Por lo demás, el canon de Rousseau exige democracias de poco volumen, para que el pueblo pueda estar presente en la plaza pública, o al menos pueda asomarse a los tejados de las casas que la circundan, como ocurrió en tiempos de los Gracos (libro III, cap. 15).

Ahora bien: ¿cómo puede mantenerse, después de la Revolución Francesa, la tesis russoniana (defendida, aún sin necesidad de haber leído a Rousseau, por los fundamentalistas, pacifistas y ecologistas de nuestros días) del origen de la democracia como forma prístina [889] de un estado originado por un contrato social, pacífico y armónico? La tesis de una democracia originaria es una pura ficción [831], porque la democracia fue la resultante de la transformación de sociedades preestatales o estatales muy jerarquizadas, tiránicas, despóticas o aristocráticas.
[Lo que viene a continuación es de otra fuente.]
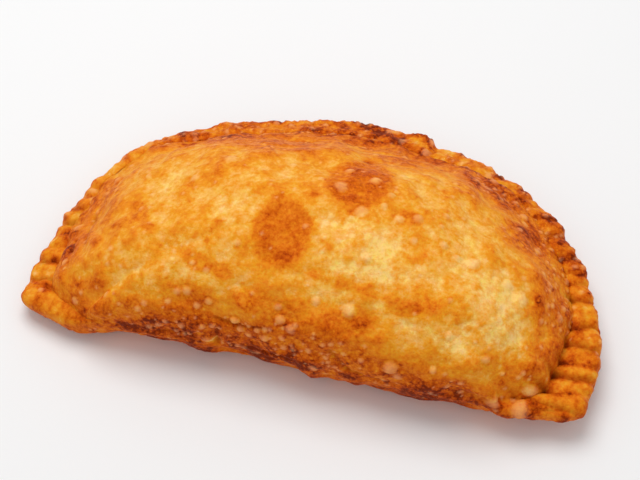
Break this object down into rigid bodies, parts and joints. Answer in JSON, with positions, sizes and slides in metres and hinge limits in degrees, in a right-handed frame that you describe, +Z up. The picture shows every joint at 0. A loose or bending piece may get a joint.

La república democrática moderna fue el resultado de una sangrienta revolución que destruyó el Antiguo Régimen: no procedía de una situación original preestatal o estatal democrática, sino de un Estado ya constituido, el que conocemos como Antiguo Régimen [733].

Tampoco la democracia española de 1978 surgió directamente del pueblo, “que se hubiera dado a sí mismo su Constitución”, sino del Estado constituido en la época franquista, cuando las mismas Cortes de Franco proclamaron como Rey, al día siguiente de su fallecimiento, a don Juan Carlos de Borbón, que Franco había nombrado sucesor a título de Rey; y solo tres años después don Juan Carlos fue reconocido como tal por la nueva democracia (lo que sin duda no se hubiera producido si don Juan Carlos no hubiera estado ya seleccionado y formado, desde la época de Franco, como candidato). Y la Constitución española de 1812 tampoco surgió pacíficamente del pueblo español, sino de las guerras de la independencia [740] que terminaron por arruinar al Antiguo Régimen.